Okay, I finally have a second to breathe. Sorry for the delayed response - life and all that.

I am not claiming the entire crate is constant-time, and if the README reads that way, that is my mistake. My intended claim is MUCH narrower... secret-bearing compare/open/verify/private-op paths avoid secret-dependent early exits where it matters.

NO global constant-time claim for:

- parsers/importers/DER/PHC decoding - algo/profile negotiation - keygen and OS randomness paths - public RSA verification/encryption work - hashes/checksums/fast hashes as whole APIs - length/shape rejection before a primitive boundary - Argon2d/scrypt as blanket CT primitives

With respect to AEAD/MAC verification, the important pieces are full tag comparison and opaque failure. For RSA private ops, the relevant pieces are blinding, fixed-window exponentiation with constant-time table selection, public fault checks, failure accumulation, output clearing, and the release-mode leakage regression gate in CI (rsa.yaml). That is the evidence, it's not proof.

The speedups are not from one trick. This is about a year of work, w/ some general planning before that. The main sources are:

- arch dispatch with portable Rust as the reference path - hardware AES/SHA/PMULL/CLMUL/CRC/etc. where available and measurably better - tuned per-size dispatch tables instead of one backend for every length - fused one-shot paths for small HMAC/HKDF/PBKDF2 cases - reusable scratch APIs to avoid repeated allocation, especially RSA - backend-specific kernels for SHA-2/SHA-3/BLAKE3/AEAD/checksums

It is not uniformly faster... but my God, it's close. Crucially, the README.md/OVERVIEW.md call out the losses too: small AEAD overhead, some X25519/RSA verify rows, PBKDF2-SHA256 at iters=1, and platform-sensitive SHA-3/SHAKE behavior... I'm also having some trouble w/ the MacOS Blake3 perf. It's just been elusive af. The `benchmark_results/OVERVIEW.md` is the clearest source for the raw shape of the wins and losses.

My motivation was straightforward - I needed this. My company’s lead product benefits a LOT from removing C libs/FFI, reducing external deps, avoiding competing types, having a unified no_std/WASM story, and making checksums faster. I had worked on https://crates.io/crates/crc-fast previously and wanted to push that kind of direction much further... but it just wasn't going to happen. I contributed the no-std/wasm compat there and then realized... I need to do this myself; that's the point I started like really working out the details. I'd already been exploring it for a while at that point and was tackling Blake3 w/o C-libs head-on for months.

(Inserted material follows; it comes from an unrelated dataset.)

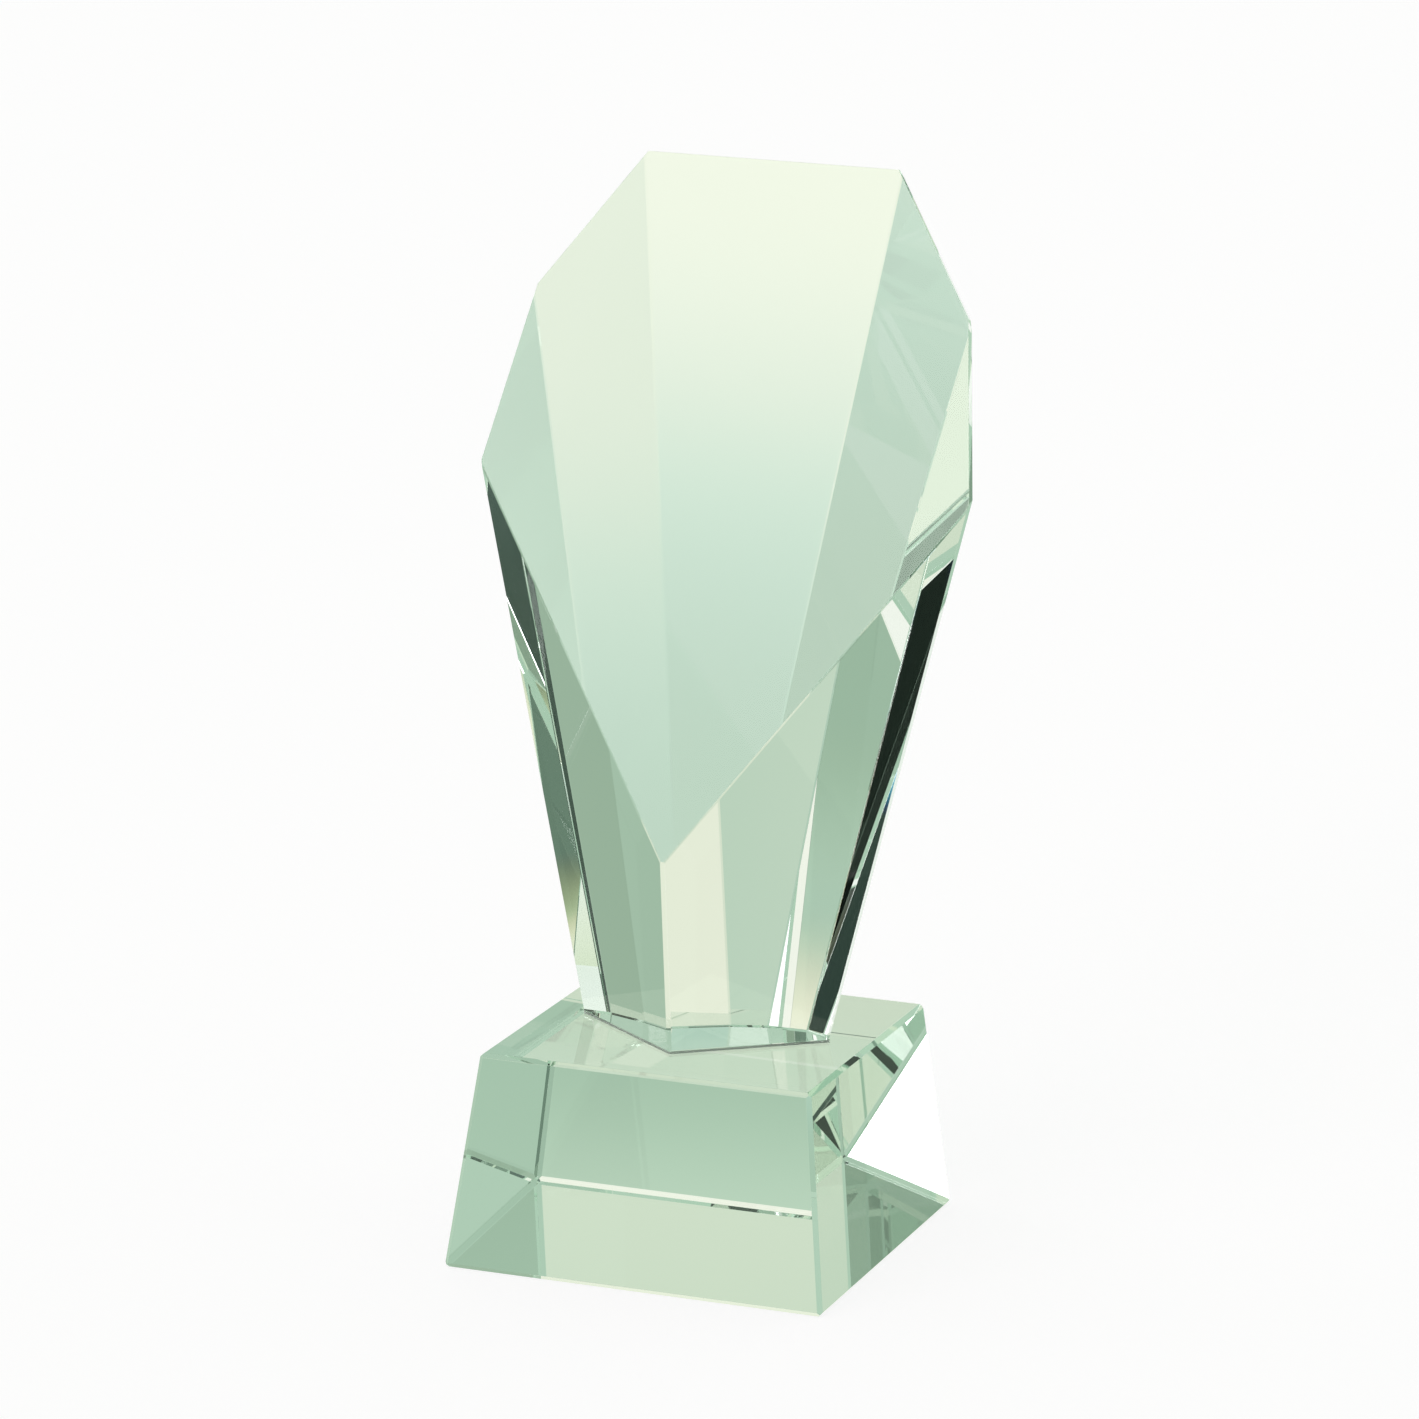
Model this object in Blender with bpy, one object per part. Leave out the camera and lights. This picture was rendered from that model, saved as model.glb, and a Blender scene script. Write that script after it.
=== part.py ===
"""Crystal award: a seven-sided column of optical glass that flares upwards, glued to a tapered glass block.

Run it with blender --background --python part.py, or from Blender's text editor.
Units are metres and +Z is up. The award faces -Y, and the origin is the centre of its underside.
Both glass pieces are cut the way a glass cutter grinds them: flat facets first, then the sharp edges
are ground off to narrow flat lands.
"""

import math

import bmesh
import bpy
from mathutils import Vector

MM = 0.001

# Base block: a four-sided block that stands on its larger face.
BASE_FOOT_SIDE = 88.0 * MM
BASE_TOP_SIDE = 76.5 * MM
BASE_HEIGHT = 48.0 * MM
BASE_LAND = 1.35 * MM

# Glue line: a thin clear film, a little smaller than the column's foot, with a fine gap on both sides.
GLUE_GAP = 0.2 * MM
GLUE_THICKNESS = 0.2 * MM
GLUE_INSET = 0.5 * MM

# Column walls on the right-hand side, from front to back. Each is the direction the wall faces
# (degrees from +X towards +Y), its lean outwards (degrees), and its distance from the axis at the foot.
RIGHT_WALLS = {
    "front_right": (-52.0, 6.4, 17.92 * MM),
    "side_right": (46.0, 10.6, 20.95 * MM),
    "rear_right": (68.0, 7.4, 17.98 * MM),
}
BACK_WALL = (90.0, 4.9, 17.44 * MM)
COLUMN_FOOT_Z = BASE_HEIGHT + 2.0 * GLUE_GAP + GLUE_THICKNESS

# The large slanted face that cuts the column's front and top.
SLANT_LEAN = 23.2
SLANT_DISTANCE = 43.78 * MM

# Widths of the ground lands along the column's edges, for the right-hand side and the middle.
COLUMN_LANDS = {
    ("front_right", "front_left"): 1.1 * MM,
    ("front_right", "side_right"): 2.0 * MM,
    ("side_right", "rear_right"): 0.5 * MM,
    ("rear_right", "back"): 0.5 * MM,
    ("slant", "front_right"): 0.4 * MM,
    ("slant", "side_right"): 1.2 * MM,
    ("slant", "rear_right"): 0.8 * MM,
    ("slant", "back"): 0.45 * MM,
    ("foot", "front_right"): 0.4 * MM,
    ("foot", "side_right"): 0.4 * MM,
    ("foot", "rear_right"): 0.4 * MM,
    ("foot", "back"): 0.4 * MM,
}

# The rough block that each piece is cut from.
ROUGH_SIZE = 0.6
ON_PLANE = 1e-7

GLASS_COLOUR = (0.90, 0.96, 0.92, 1.0)
GLASS_ROUGHNESS = 0.02
GLASS_INDEX = 1.52
GLUE_COLOUR = (0.93, 0.95, 0.94, 1.0)
GLUE_ROUGHNESS = 0.08
GLUE_INDEX = 1.47


def clear_scene():
    for old in list(bpy.data.objects):
        bpy.data.objects.remove(old, do_unlink=True)


def clear_material(name, colour, roughness, index):
    material = bpy.data.materials.new(name)
    material.use_nodes = True
    shader = material.node_tree.nodes["Principled BSDF"]
    shader.inputs["Base Color"].default_value = colour
    shader.inputs["Roughness"].default_value = roughness
    shader.inputs["Metallic"].default_value = 0.0
    shader.inputs["IOR"].default_value = index
    shader.inputs["Transmission Weight"].default_value = 1.0
    material.diffuse_color = colour
    return material


def wall_plane(facing, lean, foot_distance, foot_z):
    """Outward normal and distance from the origin of a wall that leans out as it rises from foot_z."""
    turn = math.radians(facing)
    tilt = math.radians(lean)
    normal = Vector((math.cos(turn) * math.cos(tilt), math.sin(turn) * math.cos(tilt), -math.sin(tilt)))
    distance = foot_distance * math.cos(tilt) - foot_z * math.sin(tilt)
    return normal, distance


def mirrored(name):
    return name.replace("right", "left")


def land_plane(face_a, face_b, width):
    """The flat land that replaces the edge between two faces, equally inclined to both."""
    normal_a, distance_a = face_a
    normal_b, distance_b = face_b
    bisector = normal_a + normal_b
    half_angle = 0.5 * (math.pi - normal_a.angle(normal_b))
    depth = width / (2.0 * math.tan(half_angle))
    edge_distance = (distance_a + distance_b) / bisector.length
    return bisector.normalized(), edge_distance - depth


def cut_from_block(name, planes, material, collection):
    """Cut a rough block flat at each plane in turn and keep what lies behind all of them."""
    bm = bmesh.new()
    bmesh.ops.create_cube(bm, size=ROUGH_SIZE)
    for normal, distance in planes:
        cut = bmesh.ops.bisect_plane(
            bm,
            geom=bm.verts[:] + bm.edges[:] + bm.faces[:],
            dist=ON_PLANE,
            plane_co=normal * distance,
            plane_no=normal,
            clear_outer=True,
        )
        rim = [item for item in cut["geom_cut"] if isinstance(item, bmesh.types.BMEdge)]
        bmesh.ops.edgeloop_fill(bm, edges=rim)
    bmesh.ops.recalc_face_normals(bm, faces=bm.faces[:])
    mesh = bpy.data.meshes.new(name)
    bm.to_mesh(mesh)
    bm.free()
    mesh.materials.append(material)
    piece = bpy.data.objects.new(name, mesh)
    collection.objects.link(piece)
    return piece


def base_planes():
    lean = -math.degrees(math.atan2(0.5 * (BASE_FOOT_SIDE - BASE_TOP_SIDE), BASE_HEIGHT))
    walls = [wall_plane(facing, lean, 0.5 * BASE_FOOT_SIDE, 0.0) for facing in (-90.0, 0.0, 90.0, 180.0)]
    underside = (Vector((0.0, 0.0, -1.0)), 0.0)
    top = (Vector((0.0, 0.0, 1.0)), BASE_HEIGHT)
    lands = []
    for index, wall in enumerate(walls):
        lands.append(land_plane(wall, walls[index - 1], BASE_LAND))
        lands.append(land_plane(wall, underside, BASE_LAND))
        lands.append(land_plane(wall, top, BASE_LAND))
    return [underside, top] + walls + lands


def column_faces():
    faces = {"back": wall_plane(*BACK_WALL, COLUMN_FOOT_Z)}
    for name, (facing, lean, foot_distance) in RIGHT_WALLS.items():
        faces[name] = wall_plane(facing, lean, foot_distance, COLUMN_FOOT_Z)
        faces[mirrored(name)] = wall_plane(180.0 - facing, lean, foot_distance, COLUMN_FOOT_Z)
    slant = math.radians(SLANT_LEAN)
    slant_normal = Vector((0.0, -math.cos(slant), math.sin(slant)))
    faces["slant"] = (slant_normal, SLANT_DISTANCE + COLUMN_FOOT_Z * math.sin(slant))
    faces["foot"] = (Vector((0.0, 0.0, -1.0)), -COLUMN_FOOT_Z)
    return faces


def column_planes():
    faces = column_faces()
    lands = []
    for (name_a, name_b), width in COLUMN_LANDS.items():
        pairs = {(name_a, name_b), (mirrored(name_a), mirrored(name_b))}
        if name_b == mirrored(name_a):
            pairs = {(name_a, name_b)}
        for pair in sorted(pairs):
            lands.append(land_plane(faces[pair[0]], faces[pair[1]], width))
    return list(faces.values()) + lands


def glue_planes():
    bottom_z = BASE_HEIGHT + GLUE_GAP
    planes = [
        (Vector((0.0, 0.0, -1.0)), -bottom_z),
        (Vector((0.0, 0.0, 1.0)), bottom_z + GLUE_THICKNESS),
    ]
    for facing, _, foot_distance in list(RIGHT_WALLS.values()) + [BACK_WALL]:
        for direction in sorted({facing, 180.0 - facing}):
            planes.append(wall_plane(direction, 0.0, foot_distance - GLUE_INSET, bottom_z))
    return planes


clear_scene()
award = bpy.data.collections.new("crystal_award")
bpy.context.scene.collection.children.link(award)
glass = clear_material("optical_glass", GLASS_COLOUR, GLASS_ROUGHNESS, GLASS_INDEX)
glue = clear_material("clear_adhesive", GLUE_COLOUR, GLUE_ROUGHNESS, GLUE_INDEX)
cut_from_block("base_block", base_planes(), glass, award)
cut_from_block("adhesive_film", glue_planes(), glue, award)
cut_from_block("crystal_column", column_planes(), glass, award)
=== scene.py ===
"""Looks of the crystal award: polished optical glass on a pale studio floor."""

import math

import bmesh
import bpy
from mathutils import Matrix, Vector


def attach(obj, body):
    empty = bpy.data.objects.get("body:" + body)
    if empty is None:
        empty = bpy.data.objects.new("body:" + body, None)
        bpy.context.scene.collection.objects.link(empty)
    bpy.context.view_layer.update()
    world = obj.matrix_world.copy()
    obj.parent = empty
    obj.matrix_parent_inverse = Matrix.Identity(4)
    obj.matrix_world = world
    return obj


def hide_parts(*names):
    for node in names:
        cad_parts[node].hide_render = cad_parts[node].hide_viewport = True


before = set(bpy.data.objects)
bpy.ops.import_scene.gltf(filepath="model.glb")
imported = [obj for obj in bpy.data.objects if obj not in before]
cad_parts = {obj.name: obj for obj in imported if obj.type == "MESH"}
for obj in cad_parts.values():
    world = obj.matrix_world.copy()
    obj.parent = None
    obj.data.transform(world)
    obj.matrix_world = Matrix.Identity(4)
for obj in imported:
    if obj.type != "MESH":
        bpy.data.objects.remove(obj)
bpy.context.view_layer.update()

MM = 0.001
WHITE = (1.0, 1.0, 1.0, 1.0)

# Camera: it looks down on the award from its right front.
CAMERA_TURN = math.radians(20.18)
CAMERA_DROP = math.radians(13.66)
CAMERA_ROLL = math.radians(1.03)
# Focal length and sensor width in millimetres, as the camera takes them.
CAMERA_LENS = 172.61
SENSOR_WIDTH = 36.0
# The award's origin in camera axes: to the right, up, and ahead.
AWARD_IN_VIEW = Vector((-1.828, -117.090, 1516.76)) * MM
# How near and how far the camera sees, in metres.
NEAREST_SEEN = 0.01
FARTHEST_SEEN = 50.0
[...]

I did consider contributing more to existing Rust crypto libraries, but this was not a small patch series. The shape I wanted was a single pure-Rust primitive stack with small feature-selected/leaf builds, no mandatory C/OpenSSL/system-lib dependency, no_std support, portable fallbacks, and cross arch dispatch built in. The existing Rust crypto ecosystem is important and I use/compare against it heavily; rscrypto is exploring a different packaging/performance/control point.

This is 100% self-funded right now. If/when the OSS side of my startup is ready, rscrypto may become company-maintained, but it will remain open source forever. I cannot afford to start a FIPS validation process yet. I have a backlog, and the first thing - at least before sharing it today - is deciding the FIPS structure if the opportunity presented itself for a subsidized audit.

No formal third-party audit yet, either. I guess I should have been more explicit about that? Current review evidence is purely the public source, official vectors, RSA Wycheproof (I will likely expand Wycheproof when I get a the time), NIST CAVP subset coverage, differential tests against established crates/libs where possible, proptests, fuzzer/corpus replay, Miri, and the RSA CI gate in '.github/workflows/rsa.yaml'.

I’m posting it publicly because I want serious review before pretending it has had one. I know review matters; I simply cannot afford a proper external audit yet, or I would have done it already.